Jaime Sanchez Susarrey

AMLO, beneficio de la duda

López Obrador ha declarado que quiere pasar a la historia como un buen presidente. Y puede lograrlo si apuesta a la unificación y la prudencia.

López Obrador arrasó. Las encuestas no se equivocaron. Al contrario, fueron bastante acertadas. Gana con más de 50 por ciento, obtiene mayoría en el Congreso y se lleva un número importante de gubernaturas (CDMX, Morelos, Chiapas, Tabasco).

La historia de su victoria no estaba escrita ni predeterminada por la Divina Providencia. A principios de año llevaba una ventaja de 10 puntos. Lo cierto es que hizo muy buena campaña. Anaya, en cambio, realizó una pésima. Y Meade asumió una misión imposible.

Obviamente hay otros factores que no se pueden soslayar: a) la intervención de Peña Nieto, a través de la PGR, contra Anaya; y b) la abierta toma de partido de Televisa a favor de AMLO, que culminó con la transmisión en vivo de su cierre de campaña.

El impacto del tifón Obrador-Morena sobre el sistema de partidos apenas se empieza a sentir. El PRI y el PRD se van a desfondar. Meade obtiene el peor resultado de la historia priista en un contexto, por lo demás, complicado. Y el PRD ha sido reducido a su mínima expresión.

El PAN, por su parte, deberá entrar en un proceso de renovación. Anaya fracasó, valga la redundancia, en todos los frentes: forjó un Frente débil, dividió a los panistas y, lo más importante, no fue capaz de entender que su campaña era un fiasco y ni siquiera se planteó la rectificación.

El sistema político se enfila hacia una forma de partido hegemónico. El ascenso de Morena ha sido impresionante y el desfondamiento del PRI y el PRD dejará al PAN como principal opositor. De allí que la posibilidad de reformar la Constitución se haya vuelto una realidad. O, cuando menos, esté ahora mucho más cerca de lo que era imaginable.

Hay que tener claro, por lo demás, que la victoria de AMLO y Morena no es una suerte de restauración priista. El modelo es completamente diferente. La institución presidencial fue el pivote durante el priato; ahora, en cambio, la piedra de toque tiene nombre y apellido: Andrés Manuel López Obrador.

Durante la campaña, AMLO y su entorno se volvieron un enigma. Reforma energética: sí, pero no. Aeropuerto: no, pero sí. Expropiaciones: sí, pero no. No por casualidad, a pregunta expresa sobre las verdaderas intenciones de López Obrador, la embajadora Jacobson declaró que eran un misterio.

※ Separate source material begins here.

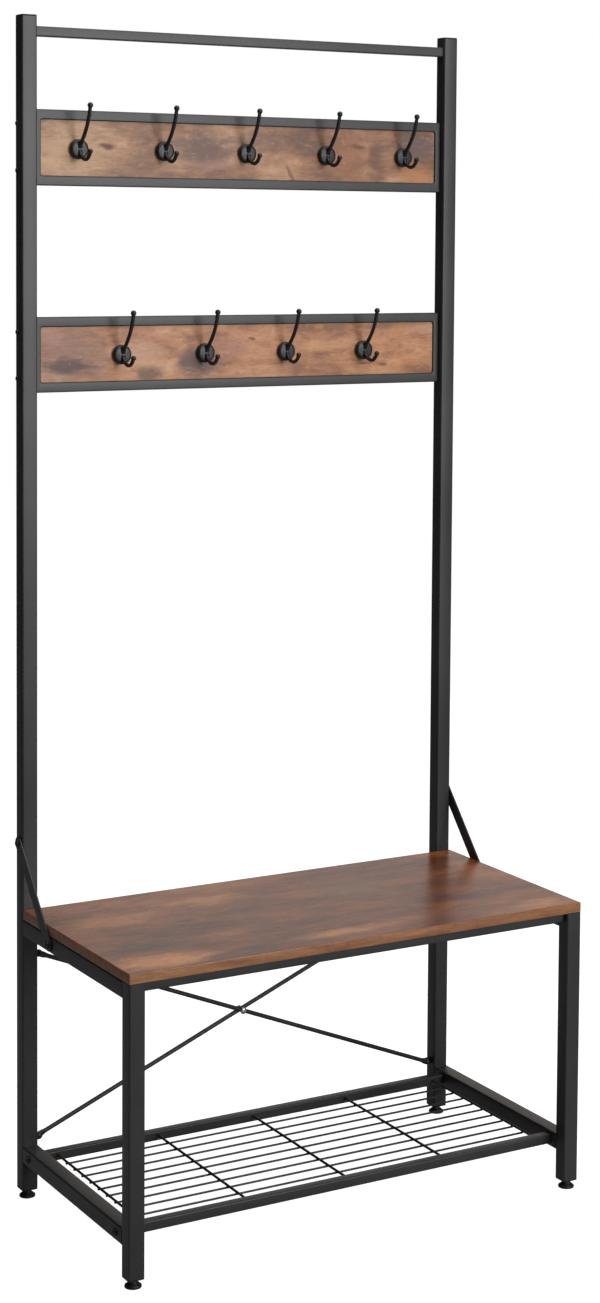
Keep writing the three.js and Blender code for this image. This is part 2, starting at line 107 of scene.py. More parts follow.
def new_piece(name, parts, finish, body="frame", stands_for=()):
    """One mesh object from grid parts: points closer than MERGE become one, and faces are shaded smooth
    except across corners sharper than SHARP_CORNER."""
    points = np.concatenate([part[0] for part in parts])
    starts = np.cumsum([0] + [len(part[0]) for part in parts])
    faces = [[corner + start for corner in face] for part, start in zip(parts, starts) for face in part[1]]
    mesh = bpy.data.meshes.new(name)
    mesh.from_pydata(points.tolist(), [], faces)
    work = bmesh.new()
    work.from_mesh(mesh)
    bmesh.ops.remove_doubles(work, verts=work.verts, dist=MERGE)
    work.to_mesh(mesh)
    work.free()
    mesh.shade_smooth()
    mesh.set_sharp_from_angle(angle=SHARP_CORNER)
    mesh.materials.append(finish)
    piece = bpy.data.objects.new(name, mesh)
    bpy.context.scene.collection.objects.link(piece)
    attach(piece, body)
    if stands_for:
        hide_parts(*stands_for)
    piece_sizes[name] = len(mesh.polygons)
    return piece


print("corners sharper than", round(math.degrees(SHARP_CORNER)), "degrees stay sharp")

# %% [markdown]
# ## Sections
# A section is a closed loop of points in a plane: a rectangle with round corners for tube and board, a
# circle for what is turned. Stacked along an axis, loops of growing or shrinking size give every rim and
# shoulder its soft edge, where a bevel modifier would give all edges one width.

# %% Shapes of sections
AXES = {"X": (1, 2, 0), "Y": (2, 0, 1), "Z": (0, 1, 2)}
POLE = 0.0001 * MM
LIP = 0.3 * MM
LEAST_CORNER = 0.4 * MM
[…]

Es por eso que las reacciones de AMLO la noche del domingo, una vez declarada su victoria, fueron esperanzadoras y reveladoras. Conciliación, certeza y moderación, han sido las notas dominantes: "Llamo a todos los mexicanos a la reconciliación: la patria es primero".

A lo que hay que agregar la declaración de Carlos Urzúa, futuro secretario de Hacienda, que se pronunció a favor de la formación de un Consejo Fiscal, algo que Meade rechazó categóricamente como secretario de Hacienda y luego como candidato; además de la ratificación, por el propio López Obrador, de Alfonso Romo como jefe de la Oficina de Presidencia.

Y en el mismo tenor está el señalamiento de que se revisarán los contratos de energía ya suscritos; lo que se puede interpretar como que la reforma energética no será echada abajo.

No hay garantía, sin embargo, de que esta estrategia prevalecerá después de la toma de posesión y en los años posteriores. Baste recordar que López Portillo, por historia y formación, jamás se imaginó nacionalizando la banca y, sin embargo, terminó estatizándola en medio de una tormenta mayúscula –que él mismo provocó.

Pero, como quiera que sea, hay que tomarle la palabra. López Obrador ha declarado que quiere pasar a la historia como un buen presidente. Y puede lograrlo si apuesta a la unificación y la prudencia. El entendimiento con el sector privado y con el resto de los partidos puede y debe ser el soporte de una política económica y política-política que contribuya a consolidar la estabilidad del país y del gobierno.

Habría, pues, que rememorar la vieja frase: si al presidente le va bien, a México le irá bien. Siempre y cuando, por supuesto, la apuesta de AMLO por el pragmatismo sea de buena fe. Por lo pronto, hay que darle el beneficio de la duda.